Don't dump 14 paragraphs in front of someone expecting them to get onto the same level that you've been after many hours of studying a problem. If you're confident in your approach (and you should be, if you want an easy yes!), then be succinct, briefly describe the problem and why your solution is correct. Optionally link to a document that has more information if a reader wants to go deeper. Make sure you've already gained "approval" from your other team mates or product owners.

"We're going to solve X by doing Y. Team are all onboard. Proposal document is at [link] if you want the detail. Going to begin on Tuesday unless there's any more feedback we need to address."

Managers etc don't have time to get into the detail of every little thing, and appreciate when you've done the work, including gaining support from the wider team, so if they need to approve, they can just approve.

2 comments

>Managers etc don't have time to get into the detail of every little thing, and appreciate when you've done the work, including gaining support from the wider team, so if they need to approve, they can just approve.

This is how popularity contests start lol. Managers that work this way are ineffective / pointless.

A manager that organized their team so that each team member makes concrete thought-out proposals with all details covered, so that it's their only job left is to give approvals and do nothing else? I'd say that's a brilliant manager
I agree and that’s how I often get things greenlit.

Pro tip: have a quick conversation with a manager and have them make a decision on a $noncriticaldetail before the announcement.

And for some managers you really need to make it obvious what $noncriticaldetail is so they don't change something important: https://museumjorn.dk/wp-content/uploads/2021/05/48s-1.jpg
So yes, in this example - add a tower to the house and paint it like a sugar cane.
Maybe I should be a developer that just tries to get everything pushed off to someone else, or just reject the work for reasons so that's my only job.
You can! The job is called VP of Engineering
> If you're confident in your approach

That's the thing. I'm not a narcissist, and my confidence in my approaches is driven by the objective statistics and uncertainties of the approach and NOT my ego.

If I think there's a 90% chance something will fail but there's a good reason to try it for the 10% scenario in which it succeeds, that's exactly my confidence and I'm not going to coat it in some bullshit pitch about how I'm confident it is going to work. If there's an 80% chance it is going to work, I will not lie about the 20%. And if I say 98%, it's actually pretty damn near that. The 2% accounts for my typical sick days per year.

Your job as a manager is to deal with these statistics and hedge the risks. Hedge funds do it with money, you do it with people and resources.

Unfortunately it's the people who say it's going to work 100% and actually fail 50% of the time that get the love of typical corporate managers.

While I doubt most people have sufficient "objective statistics" to truly remove ego from the equation, there's a middleground here.

Write up your detailed proposal as typical, but before you click send, put an "executive summary" at the top, with maybe two sentences. One to describe the problem and one to describe the solution. You can put all the detail you want in the rest of the document. But the onus remains on you the engineer to make a recommendation, not just list options.

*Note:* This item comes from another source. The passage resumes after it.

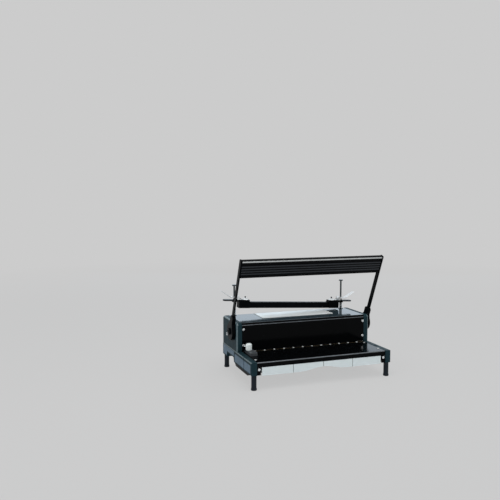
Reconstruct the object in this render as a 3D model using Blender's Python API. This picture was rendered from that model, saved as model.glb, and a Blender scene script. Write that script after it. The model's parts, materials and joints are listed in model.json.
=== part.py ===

If you genuinely believe yourself to be a probabilities it should be easy!

Agree. Rounding most of the advice to providing an executive summary is about right.

If you’re not fully confident and think an experiment is worth while, lead with that, and provide assurances there are mitigations in place or a decision is easy to back out of. That’s still doing the work.

If you want an easy decision, you need to do the work. Not expect others to get into all the detail you did. There’s still room for those decisions - they’re just not as quick/easy.